SenseiDB - Distributed, Realtime, Semi-Structured Database from LinkedIn

Sensei is a distributed data system that was built to support many product initiatives at LinkedIn, including the real-time faceted search in LinkedIn Signal and the news feed and tabs on the Homepage. Sensei is both a search engine and a database. It is designed to query and navigate through documents that consist of unstructured text and well-formed and structured metadata. Sensei is both a search engine and a database.

Crate - The fast, scalable, easy to use SQL database with native full text search

Crate is an open source, highly scalable, shared-nothing distributed SQL database. Crate offers the scalability and performance of a modern No-SQL database with the power of Standard SQL. Crate’s distributed SQL query engine lets you use the same syntax that already exists in your applications or integrations, and have queries seamlessly executed across the crate cluster, including any aggregations, if needed.

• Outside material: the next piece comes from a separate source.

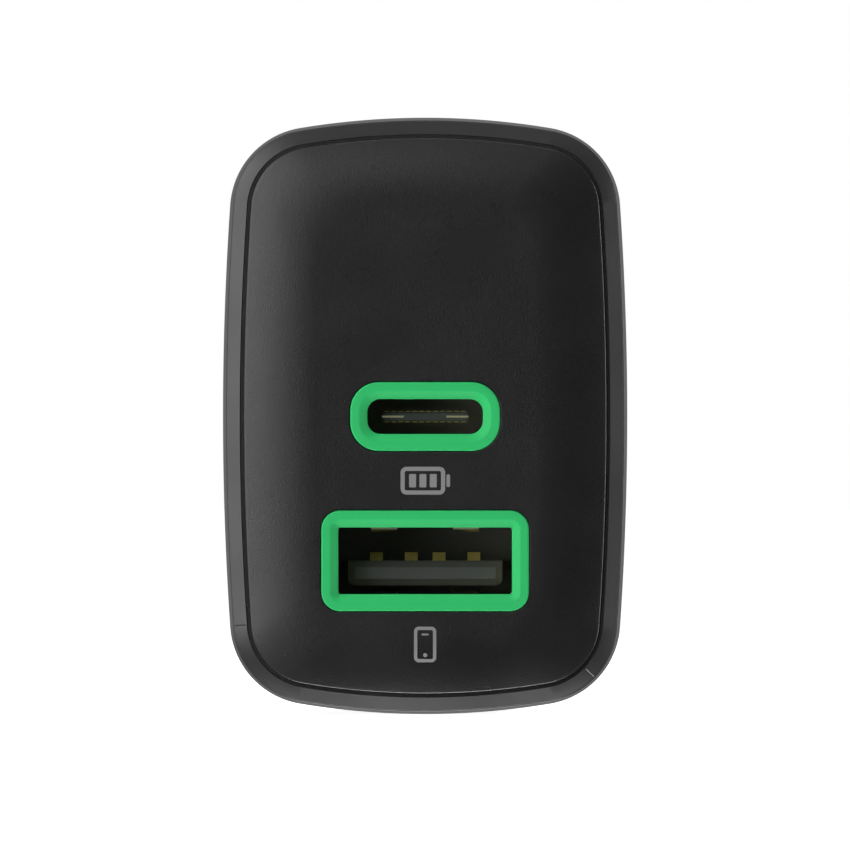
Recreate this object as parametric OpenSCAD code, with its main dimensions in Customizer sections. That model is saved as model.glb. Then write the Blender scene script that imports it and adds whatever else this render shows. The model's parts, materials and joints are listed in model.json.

VoltDB - Fast Scalable SQL DBMS with ACID

VoltDB was specifically designed for contemporary software applications that are pushed beyond their limits by high volume data sources. VoltDB provides the ability to capture, store and process incoming data at millions of read/write operations per second. And VoltDB’s relational model opens that data to be analyzed in real-time, using familiar Business Intelligence tools, to identify data patterns and trends, spot anomalies, or perform tracking and alerting.

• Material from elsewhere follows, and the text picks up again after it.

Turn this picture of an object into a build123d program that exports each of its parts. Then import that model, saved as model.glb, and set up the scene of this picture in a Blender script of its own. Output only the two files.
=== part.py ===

Titan - Scalable Graph Database

Titan is a scalable graph database optimized for storing and querying graphs containing hundreds of billions of vertices and edges distributed across a multi-machine cluster. Titan is a transactional database that can support thousands of concurrent users executing complex graph traversals. It is a native Blueprints enabled graph database and as such, it supports the full TinkerPop stack of technologies.